▶ **YOUR TASK**: Copy the records below exactly as they appear.

▶ **DATA PROVIDED**:
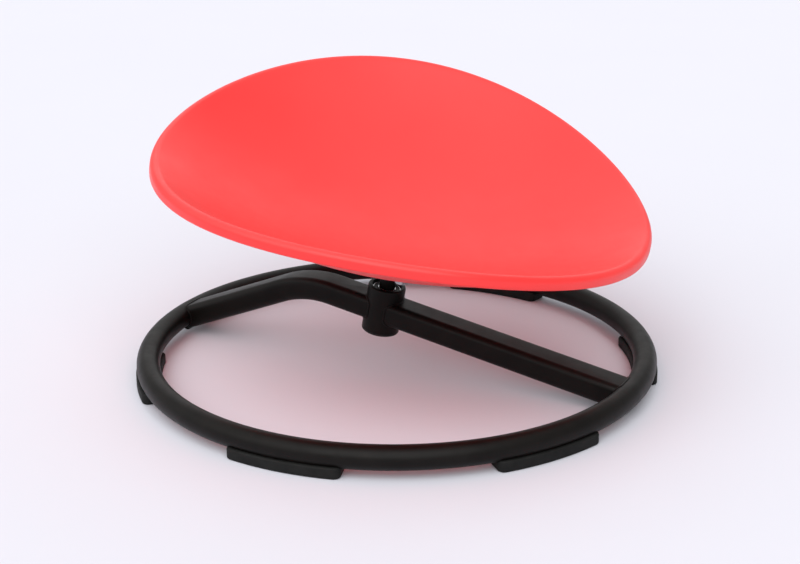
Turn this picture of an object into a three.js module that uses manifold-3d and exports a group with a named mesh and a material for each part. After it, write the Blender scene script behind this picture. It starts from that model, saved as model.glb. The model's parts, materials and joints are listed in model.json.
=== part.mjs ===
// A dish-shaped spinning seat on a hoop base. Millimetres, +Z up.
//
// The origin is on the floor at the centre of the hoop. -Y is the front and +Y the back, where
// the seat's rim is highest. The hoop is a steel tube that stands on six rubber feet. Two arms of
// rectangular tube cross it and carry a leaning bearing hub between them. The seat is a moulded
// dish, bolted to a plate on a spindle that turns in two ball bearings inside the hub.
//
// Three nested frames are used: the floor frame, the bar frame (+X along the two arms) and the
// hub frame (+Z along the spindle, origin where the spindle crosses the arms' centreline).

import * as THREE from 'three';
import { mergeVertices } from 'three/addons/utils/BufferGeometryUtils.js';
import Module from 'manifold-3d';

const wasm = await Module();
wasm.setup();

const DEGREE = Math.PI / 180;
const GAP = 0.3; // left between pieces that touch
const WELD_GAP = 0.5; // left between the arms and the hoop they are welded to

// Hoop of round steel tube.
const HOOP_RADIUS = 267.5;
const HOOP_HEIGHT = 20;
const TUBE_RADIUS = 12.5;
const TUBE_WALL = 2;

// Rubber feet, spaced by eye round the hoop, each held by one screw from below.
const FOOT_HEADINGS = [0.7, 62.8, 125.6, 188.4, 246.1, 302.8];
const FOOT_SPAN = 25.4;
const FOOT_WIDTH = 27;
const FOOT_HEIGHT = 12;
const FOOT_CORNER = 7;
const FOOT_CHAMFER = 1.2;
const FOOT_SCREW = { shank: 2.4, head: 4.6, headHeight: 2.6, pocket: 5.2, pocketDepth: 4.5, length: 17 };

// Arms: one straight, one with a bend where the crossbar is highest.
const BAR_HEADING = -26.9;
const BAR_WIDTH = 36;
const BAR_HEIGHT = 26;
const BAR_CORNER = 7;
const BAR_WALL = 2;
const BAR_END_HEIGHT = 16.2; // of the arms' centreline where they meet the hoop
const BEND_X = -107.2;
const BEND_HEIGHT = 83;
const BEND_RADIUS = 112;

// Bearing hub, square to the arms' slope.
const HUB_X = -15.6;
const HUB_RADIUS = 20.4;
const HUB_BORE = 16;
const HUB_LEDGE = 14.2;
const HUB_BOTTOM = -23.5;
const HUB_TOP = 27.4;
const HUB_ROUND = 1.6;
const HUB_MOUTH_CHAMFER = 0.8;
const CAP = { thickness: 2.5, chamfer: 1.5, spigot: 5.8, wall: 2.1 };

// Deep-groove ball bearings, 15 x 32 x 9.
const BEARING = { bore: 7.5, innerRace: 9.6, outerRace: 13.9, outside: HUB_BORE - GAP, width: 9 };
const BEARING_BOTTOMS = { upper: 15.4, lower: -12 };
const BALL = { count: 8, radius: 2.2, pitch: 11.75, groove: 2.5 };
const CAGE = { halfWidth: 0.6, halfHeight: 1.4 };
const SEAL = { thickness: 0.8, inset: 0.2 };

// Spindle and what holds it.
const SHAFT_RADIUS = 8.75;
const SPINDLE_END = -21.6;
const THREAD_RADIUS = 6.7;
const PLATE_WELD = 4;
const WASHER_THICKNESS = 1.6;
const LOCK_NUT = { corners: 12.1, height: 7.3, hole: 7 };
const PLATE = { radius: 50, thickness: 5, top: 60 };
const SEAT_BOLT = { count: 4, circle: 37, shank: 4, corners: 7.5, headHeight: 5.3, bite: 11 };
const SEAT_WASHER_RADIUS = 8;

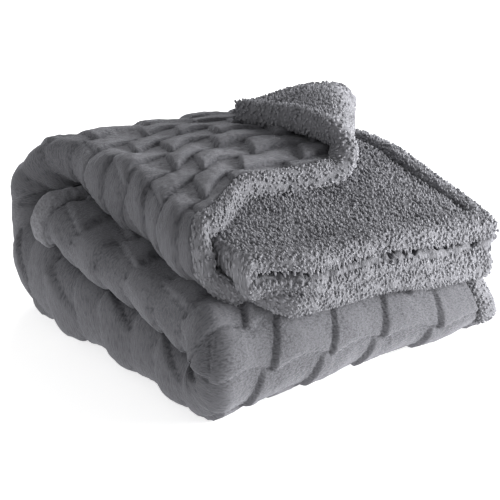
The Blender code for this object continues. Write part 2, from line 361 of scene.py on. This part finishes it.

▶ **THE ANSWER**:
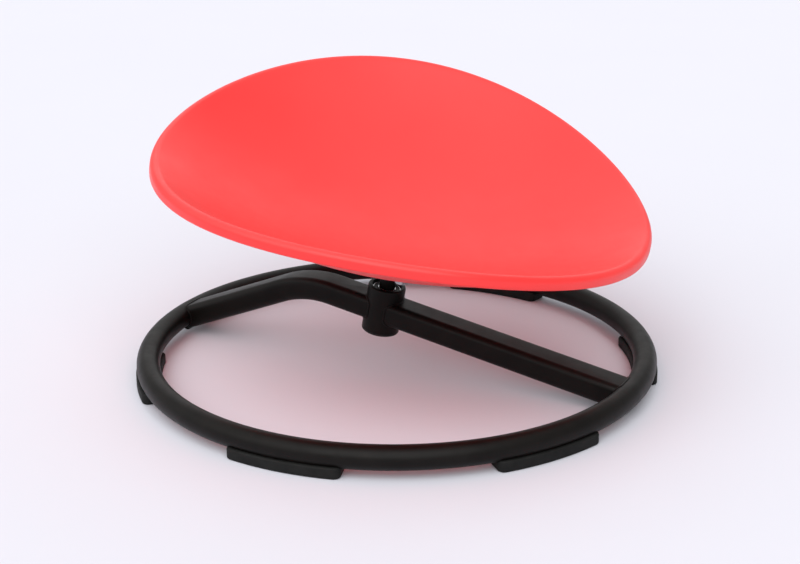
Turn this picture of an object into a three.js module that uses manifold-3d and exports a group with a named mesh and a material for each part. After it, write the Blender scene script behind this picture. It starts from that model, saved as model.glb. The model's parts, materials and joints are listed in model.json.
=== part.mjs ===
// A dish-shaped spinning seat on a hoop base. Millimetres, +Z up.
//
// The origin is on the floor at the centre of the hoop. -Y is the front and +Y the back, where
// the seat's rim is highest. The hoop is a steel tube that stands on six rubber feet. Two arms of
// rectangular tube cross it and carry a leaning bearing hub between them. The seat is a moulded
// dish, bolted to a plate on a spindle that turns in two ball bearings inside the hub.
//
// Three nested frames are used: the floor frame, the bar frame (+X along the two arms) and the
// hub frame (+Z along the spindle, origin where the spindle crosses the arms' centreline).

import * as THREE from 'three';
import { mergeVertices } from 'three/addons/utils/BufferGeometryUtils.js';
import Module from 'manifold-3d';

const wasm = await Module();
wasm.setup();

const DEGREE = Math.PI / 180;
const GAP = 0.3; // left between pieces that touch
const WELD_GAP = 0.5; // left between the arms and the hoop they are welded to

// Hoop of round steel tube.
const HOOP_RADIUS = 267.5;
const HOOP_HEIGHT = 20;
const TUBE_RADIUS = 12.5;
const TUBE_WALL = 2;

// Rubber feet, spaced by eye round the hoop, each held by one screw from below.
const FOOT_HEADINGS = [0.7, 62.8, 125.6, 188.4, 246.1, 302.8];
const FOOT_SPAN = 25.4;
const FOOT_WIDTH = 27;
const FOOT_HEIGHT = 12;
const FOOT_CORNER = 7;
const FOOT_CHAMFER = 1.2;
const FOOT_SCREW = { shank: 2.4, head: 4.6, headHeight: 2.6, pocket: 5.2, pocketDepth: 4.5, length: 17 };

// Arms: one straight, one with a bend where the crossbar is highest.
const BAR_HEADING = -26.9;
const BAR_WIDTH = 36;
const BAR_HEIGHT = 26;
const BAR_CORNER = 7;
const BAR_WALL = 2;
const BAR_END_HEIGHT = 16.2; // of the arms' centreline where they meet the hoop
const BEND_X = -107.2;
const BEND_HEIGHT = 83;
const BEND_RADIUS = 112;

// Bearing hub, square to the arms' slope.
const HUB_X = -15.6;
const HUB_RADIUS = 20.4;
const HUB_BORE = 16;
const HUB_LEDGE = 14.2;
const HUB_BOTTOM = -23.5;
const HUB_TOP = 27.4;
const HUB_ROUND = 1.6;
const HUB_MOUTH_CHAMFER = 0.8;
const CAP = { thickness: 2.5, chamfer: 1.5, spigot: 5.8, wall: 2.1 };

// Deep-groove ball bearings, 15 x 32 x 9.
const BEARING = { bore: 7.5, innerRace: 9.6, outerRace: 13.9, outside: HUB_BORE - GAP, width: 9 };
const BEARING_BOTTOMS = { upper: 15.4, lower: -12 };
const BALL = { count: 8, radius: 2.2, pitch: 11.75, groove: 2.5 };
const CAGE = { halfWidth: 0.6, halfHeight: 1.4 };
const SEAL = { thickness: 0.8, inset: 0.2 };

// Spindle and what holds it.
const SHAFT_RADIUS = 8.75;
const SPINDLE_END = -21.6;
const THREAD_RADIUS = 6.7;
const PLATE_WELD = 4;
const WASHER_THICKNESS = 1.6;
const LOCK_NUT = { corners: 12.1, height: 7.3, hole: 7 };
const PLATE = { radius: 50, thickness: 5, top: 60 };
const SEAT_BOLT = { count: 4, circle: 37, shank: 4, corners: 7.5, headHeight: 5.3, bite: 11 };
const SEAT_WASHER_RADIUS = 8;

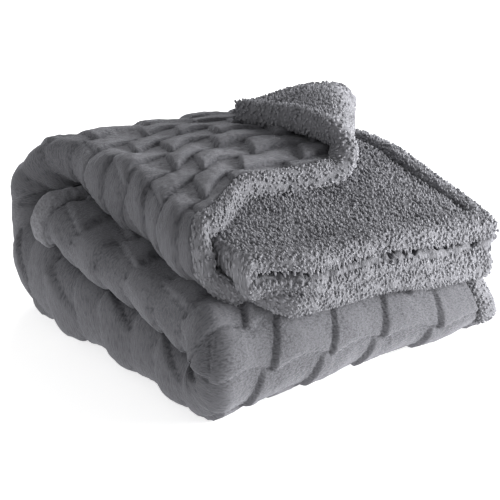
The Blender code for this object continues. Write part 2, from line 361 of scene.py on. This part finishes it.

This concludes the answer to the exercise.